Even though I had a luxurious abundance of free time in the first few days of 2014, only one film kicked off my new year of movie watching. I’m glad that the one I chose out of several options was The Intouchables, a 2011 French film by Olivier Nakache and Eric Toledano. It’s based on a true story about Philippe Pozzo di Borgo (played by François Cluzet), a French aristocrat who is left quadriplegic after a paragliding accident, and the help that he gets from what others might see as an unlikely source.
Set against the backdrop of a city aglow with streetlights with a serene musical score in the background, the first couple minutes of the film starts tranquilly. A middle-aged man is slouched in the passenger seat of a car, looking out the window solemnly, and the driver, a younger man, glances over with concern. I don't mind movies that take their time unfolding their plot, so I wasn't bothered by what seemed like a quiet beginning. But then, I was suddenly jolted out of the calm, when the film (literally) escalates into high gear. That juxtaposition is extremely effective, and helped to pull me into the movie even more. I won’t reveal too much about the next few minutes of the film, but after this opening sequence, we’re set down in an exquisite home reminiscent of Versailles, as the camera pans around and pauses on a side table with a display of Faberge eggs (which, we‘ll later learn, have great significance). And with that simple camera shot, we basically know everything that we need to about the financial status of the people who live there.

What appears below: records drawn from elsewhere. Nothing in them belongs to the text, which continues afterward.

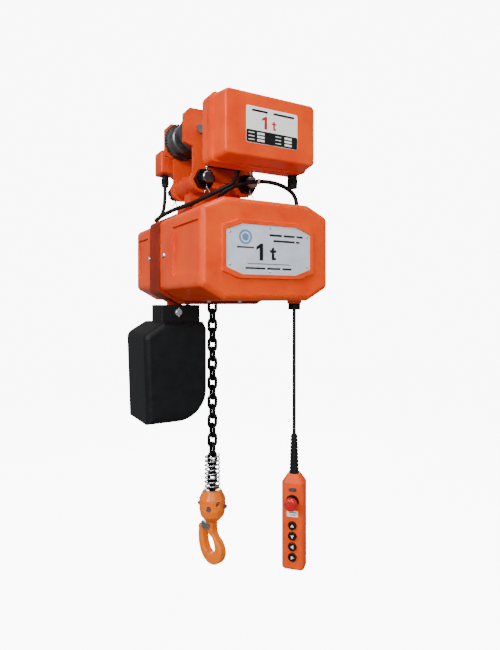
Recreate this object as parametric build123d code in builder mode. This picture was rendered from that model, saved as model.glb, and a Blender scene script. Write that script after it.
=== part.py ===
"""Electric chain hoist with a motor-driven beam trolley, modelled piece by piece.

Millimetres, +Z up.  The origin is the running centre on top of the beam's lower
flange, +X runs along the beam and -Y is the side of the control box.
The load chain hangs on the Z axis.
"""
from math import cos, pi, radians, sin, tan
import os

from build123d import *

os.makedirs("parts", exist_ok=True)

# ------------------------------------------------------------- driving sizes
# beam that the trolley runs on, and the fits common to the whole machine
flange_half = 37.0
flange_to_wheel_rim = 1.5
running_gap = 0.05
loose_gap = 0.4

# trolley side plates
plate_inner = 50.0
plate_thick = 9.0
plate_half = 91.0
plate_top = 71.0
plate_neck_half = 70.0
lobe_radius = 25.0
plate_outer = plate_inner + plate_thick

# suspension shafts, nuts and spacers
shaft_x = 50.0
shaft_z = -73.0
shaft_radius = 12.0
shaft_front = -91.0
shaft_rear = 102.0
spacer_radius = 20.0
rear_spacer = 16.0
nut_across = 36.0
nut_height = 24.0
pin_radius = 1.8

# wheels and the trolley's gears
wheel_radius = 31.0
wheel_tread_inner = 14.0
rim_radius = wheel_radius + 5.0
axle_radius = 9.0
bearing_radius = 17.0
bearing_inner = 22.0
bearing_width = 20.0
wheel_teeth = 38
pinion_teeth = 17
trolley_module = 2 * (rim_radius + 2.0) / wheel_teeth
wheel_x = trolley_module * (wheel_teeth + pinion_teeth) / 2
rim_inner = flange_half + flange_to_wheel_rim
rim_outer = plate_inner - 2.5

# trolley drive on the rear plate
gearcase_radius = 62.0
gearcase_depth = 34.0
motor_radius = 50.0
motor_length = 106.0
motor_z = wheel_radius

# control box in front of the trolley
box_half = 92.5
box_lip_half = 102.0
box_top = 40.0
box_bottom = -72.0
box_lip_step = 5.0
box_front = -250.0
box_joint = -200.0
box_back = -172.0
box_wall = 3.0
box_groove = 2.0

# hoist casing
case_half = 133.0
case_top = -142.0
case_bottom = -322.0
case_slope_x = 45.0
case_slope_top = 21.0
case_slope_bottom = 25.0
case_corner = 12.0
case_wall = 4.0
panel_recess = 4.5
case_front = -240.0
frame_front = -38.0
frame_rear = 22.0
frame_drop = 7.0
frame_bottom = case_bottom - frame_drop
frame_proud = 2.0
frame_middle = (frame_front + frame_rear) / 2
rear_end = 135.0
rear_inset = 3.0
case_mid = (case_top + case_bottom) / 2
boss_bottom = case_bottom - 5
case_screw_x = 36.0

# nameplate
plate_width = 175.0
plate_height = 88.0
plate_sheet = 1.2
plate_slope_x = 32.0
plate_slope_z = 12.0
pad_rim = 8.0
pad_rise = 4.0
pad_sink = 2.6

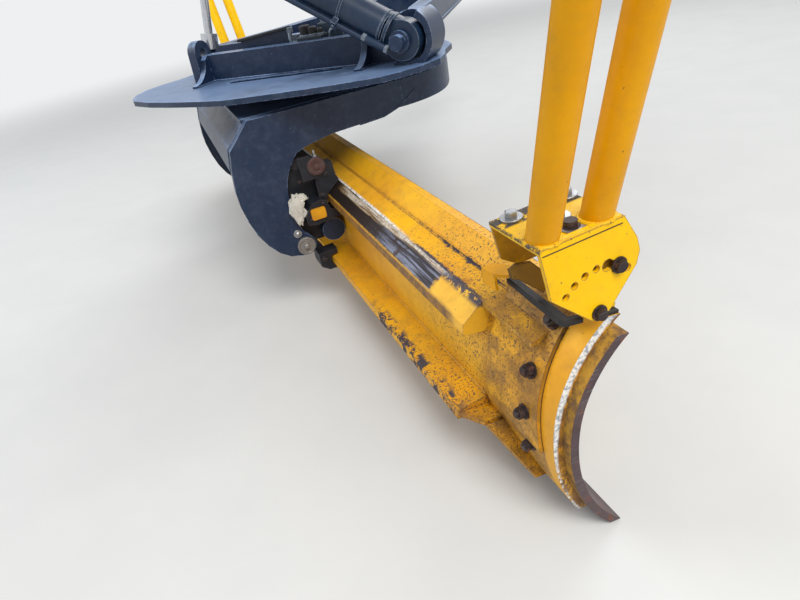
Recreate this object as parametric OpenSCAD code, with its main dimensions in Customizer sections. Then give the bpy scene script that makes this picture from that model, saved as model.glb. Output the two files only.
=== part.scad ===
// Motor grader blade assembly: drawbar, circle and moldboard with end masts.
// Millimetres. The origin is the centre of the drawbar's front ball.
// Y points forward along the drawbar, X to its right, Z up, square to the circle.

/* [Drawbar] */
// From the ball to the circle's centre
draw_len = 1950; // [1700:1:2300]
// Radius of the ball
ball_r = 60; // [48:1:72]
// Underside of the rear plate, from the ball's centre
plate_z = -81; // [-120:1:-60]
// Thickness of the rear plate
plate_t = 20; // [12:1:30]
// Height of the two box beams
beam_h = 110; // [80:1:160]
// Distance of the upright web behind the circle's centre
web_back = 420; // [400:1:440]
// Left end of the web, from the centre line
web_left = 363; // [300:1:420]
// Right end of the web, from the centre line
web_right = 439; // [380:1:480]
// Height of the web
web_h = 105; // [80:1:140]
// Thickness of the web
web_t = 25; // [16:1:36]
// Thickness of the left ear
ear_t = 40; // [24:1:50]
// Thickness of the right ear
lug_t = 60; // [40:1:80]

/* [Circle] */
// Turn of the circle at rest, positive to the left
circle_turn = -43.6; // [-60:0.1:60]
// Outer radius of the ring
ring_r = 530; // [510:1:540]
// Inner radius of the ring
ring_in = 420; // [400:1:440]
// Thickness of the circle's base plate
base_t = 20; // [12:1:30]
// Outer radius of the circle's front corners
corner_r = 340; // [300:1:400]
// Height of the ring
ring_h = 53; // [48:1:70]
// Half spacing of the two arms
arm_x = 600; // [560:1:640]
// Thickness of an arm plate
arm_t = 40; // [24:1:50]
// Fore and aft place of the arm pins
pin_y = -449; // [-460:1:-440]
// Height of the arm pins over the blade tip
pin_z = 313; // [305:1:322]
// Radius of the arm pins
pin_r = 30; // [20:1:38]

/* [Blade] */
// Length of the curved sheet
blade_len = 3658; // [3350:1:4270]
// Height of the sheet's top over the tip
blade_h = 604; // [585:1:620]
// Thickness of the sheet
sheet_t = 22; // [12:1:30]
// Back radius of the upper half
r_up = 345; // [330:1:360]
// Back radius of the lower half
r_lo = 510; // [495:1:540]
// Height of the rearmost point of the back
mid_z = 360; // [355:1:365]
// Rearmost point of the back, behind the tip
mid_y = 165; // [162:1:168]
// Shift of the blade at rest, toward its right end
blade_shift = 220; // [0:1:260]
// Fore and aft place of the tip from the circle's centre
tip_y = -147; // [-150:1:-144]
// Lean of the blade at rest
blade_pitch = 7.2; // [6.8:0.1:7.6]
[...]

In another nice filming technique that succinctly conveys a point, person after person is being called into a room to go before a young woman, and a man in a wheelchair. It doesn’t take us long to figure out that they’re there for a job interview, to be the man’s next care provider. Most of the people applying have all the right, professional pat answers to the questions that they’re being asked, but even though he isn’t able to move below his neck, it’s clear from his facial expressions that the man in the wheelchair, Phillipe, isn’t impressed by any of them. Then Driss (played by Omar Sy), a swaggering man with a criminal record bursts in, and makes it clear that all he wants is to get a form signed stating that he was passed over for the job, so that he can collect a government benefit. Viewers recognize him as the young man driving the car from the opening scene, and pieces start to fall into place.
Driss does wind up becoming Phillipe’s care provider, and though Driss quickly realizes that Phillipe’s daily care requires a lot more than he expected, it’s an easy way for him to get off of the streets and start making money. In a scene that I especially liked, Phillipe is meeting with one of his advisers on a winter day as both men look outside to Driss, waiting for Phillipe, smoking a cigarette, and kicking around snow. After cluing Phillipe in on Driss‘ criminal record, his advisor warns him: “Be careful. These street guys have no pity.” Phillipe replies, “That is it exactly. That’s what I want. No pity.” From here, the storyline follows a path that you might expect: an unlikely friendship is formed, and both men benefit from what the other has to teach him. It becomes clear that Phillipe’s advisor was right; Driss doesn’t have much pity, but not in the context that the advisor assumed. Driss obviously has sympathy for Phillipe’s situation, but he pushes him to tap into his pre-accident risk-taking mentality and to go beyond his comfort zone.
The Intouchables could easily spin off into a melodramatic, saccharine commentary on two disparate worlds colliding, but it has more heft than that. There’s so much humor throughout, and that’s a big plus for me. Not only are the main characters of Phillipe and Driss funny, but so are many of the others in the film. Yvonne (Anne Le Ny) and Magalie (Audrey Fleurot), part of Phillipe's household staff, are slightly mischievous and give Driss a run for his money. I won't elaborate too much and spoil this particular thread of the plot, but this holds especially true for Magalie, as Driss tries what seems to be every trick in his charming repertoire (the amicable end to this little subplot has a great twist). To keep me laughing even when there's a language barrier and I have to read subtitles to keep up, that’s an accomplishment. Some things are universally funny and might get a laugh or two, and nuances certainly get lost in translation. Having consistent humor that keeps a non-native speaker engrossed throughout the movie though, well, that, to me, is a sign of good filmmaking.
|Driss and Phillipe at a gallery: "The guy wants thirty grand for a nosebleed?"|
|The real Phillipe and Driss (Yasmin and Pozzo di Borgo)|
To find out more, check out the film’s IMDb listing at: http://www.imdb.com/title/tt1675434
In real life, Phillipe Pozzo di Borgo hired a young Algerian man from the French projects named Abdel “Driss” Yasmin. After working with Omar Sy on another project, the directors changed Driss’ character to a Senegalese man for the film, since they had Sy in mind for the role.
After 8.8 million people went to see The Intouchables, it beat out the likes of Skyfall, The Twilight Saga: Breaking Dawn, and Ice Age: Continental Drift to become the most successful film in Germany in 2012.